Which is pretty much where God started out in the Noah and the flood story. To hell with it.

But the invitation in the Rainbow Covenant of Mercy points us toward a different posture.

The invitation is to be a part of constructing the ark. Not the ark that sails on the flood that has destroyed the rest of creation. But the ark that lifts us above bitterness and resentment. The ark that rescues us from hopelessness and despair. The ark that frees us to practice compassion and find companions who will be our partners in weaving new patterns of healing and reconciliation.

This ark is the communities of courage and justice and hope that will dare to work together to help one another to find solutions, to stand together, to support each other, and encourage one another to bring love and mercy into situations of hurt and frustration both large and small.
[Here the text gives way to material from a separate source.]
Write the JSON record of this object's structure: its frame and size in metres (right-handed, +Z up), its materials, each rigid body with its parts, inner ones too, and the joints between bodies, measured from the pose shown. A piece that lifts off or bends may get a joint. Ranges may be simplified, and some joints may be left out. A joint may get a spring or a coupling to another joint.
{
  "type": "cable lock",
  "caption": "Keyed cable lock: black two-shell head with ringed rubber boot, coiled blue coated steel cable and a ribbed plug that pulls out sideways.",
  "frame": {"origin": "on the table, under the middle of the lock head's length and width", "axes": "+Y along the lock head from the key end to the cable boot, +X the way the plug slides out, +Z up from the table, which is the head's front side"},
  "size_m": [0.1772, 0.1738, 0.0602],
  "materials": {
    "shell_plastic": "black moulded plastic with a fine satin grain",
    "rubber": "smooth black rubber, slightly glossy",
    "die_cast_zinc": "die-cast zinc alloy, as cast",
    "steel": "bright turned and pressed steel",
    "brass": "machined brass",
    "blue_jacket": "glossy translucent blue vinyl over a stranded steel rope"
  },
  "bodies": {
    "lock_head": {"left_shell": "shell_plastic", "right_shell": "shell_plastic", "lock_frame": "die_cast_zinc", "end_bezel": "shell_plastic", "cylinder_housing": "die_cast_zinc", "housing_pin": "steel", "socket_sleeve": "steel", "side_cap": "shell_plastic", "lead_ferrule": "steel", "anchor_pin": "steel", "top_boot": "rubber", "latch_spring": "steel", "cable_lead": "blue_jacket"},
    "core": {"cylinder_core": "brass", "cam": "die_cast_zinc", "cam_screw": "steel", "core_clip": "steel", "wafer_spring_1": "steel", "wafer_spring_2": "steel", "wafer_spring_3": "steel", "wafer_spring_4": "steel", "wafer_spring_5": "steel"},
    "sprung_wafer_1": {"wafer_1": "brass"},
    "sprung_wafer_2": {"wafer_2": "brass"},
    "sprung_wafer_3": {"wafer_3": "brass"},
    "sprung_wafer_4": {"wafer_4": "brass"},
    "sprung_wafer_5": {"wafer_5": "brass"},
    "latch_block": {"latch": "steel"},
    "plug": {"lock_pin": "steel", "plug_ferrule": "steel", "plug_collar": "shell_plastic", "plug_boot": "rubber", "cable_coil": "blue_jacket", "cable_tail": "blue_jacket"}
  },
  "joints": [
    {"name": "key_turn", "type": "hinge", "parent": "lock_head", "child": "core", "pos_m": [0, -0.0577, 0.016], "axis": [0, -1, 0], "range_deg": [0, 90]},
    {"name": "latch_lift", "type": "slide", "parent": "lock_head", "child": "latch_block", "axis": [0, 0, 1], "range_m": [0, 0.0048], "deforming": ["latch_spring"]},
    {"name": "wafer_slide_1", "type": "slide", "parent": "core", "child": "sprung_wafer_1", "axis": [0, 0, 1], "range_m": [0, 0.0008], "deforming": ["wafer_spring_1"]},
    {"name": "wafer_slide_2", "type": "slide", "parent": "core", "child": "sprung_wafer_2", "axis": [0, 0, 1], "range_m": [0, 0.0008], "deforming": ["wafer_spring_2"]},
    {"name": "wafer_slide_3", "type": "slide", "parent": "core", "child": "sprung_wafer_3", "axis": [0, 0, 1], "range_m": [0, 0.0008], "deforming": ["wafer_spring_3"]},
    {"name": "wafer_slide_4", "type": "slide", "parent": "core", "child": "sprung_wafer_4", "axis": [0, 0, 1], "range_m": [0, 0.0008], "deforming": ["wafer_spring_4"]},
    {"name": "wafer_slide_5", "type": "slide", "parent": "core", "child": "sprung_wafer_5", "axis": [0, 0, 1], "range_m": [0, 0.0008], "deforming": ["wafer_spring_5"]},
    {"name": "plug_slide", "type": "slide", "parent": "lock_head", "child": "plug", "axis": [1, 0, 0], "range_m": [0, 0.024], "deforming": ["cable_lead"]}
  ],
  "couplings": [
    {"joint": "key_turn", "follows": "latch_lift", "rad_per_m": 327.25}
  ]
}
You do that already in many ways. Do your job, help your family, take political action, pray, when you offer a word of encouragement, make a financial contribution, when you help someone learn, when you do a kind deed, you are strengthening that ark that is preserving us to be a part of God’s project of transforming injustice or violence or evil into evidence of God’s goodness, truth, and beauty. The goodness, truth, and beauty that is God’s intention for creation.

We are – all of us – being invited into God’s rainbow covenant of mercy. That is already happening. We already a part of it. God is already shaping creation to reveal it.

Do not be discouraged. Take heart. Be on the lookout for all the ways you are being caught up into God’s rainbow covenant of mercy.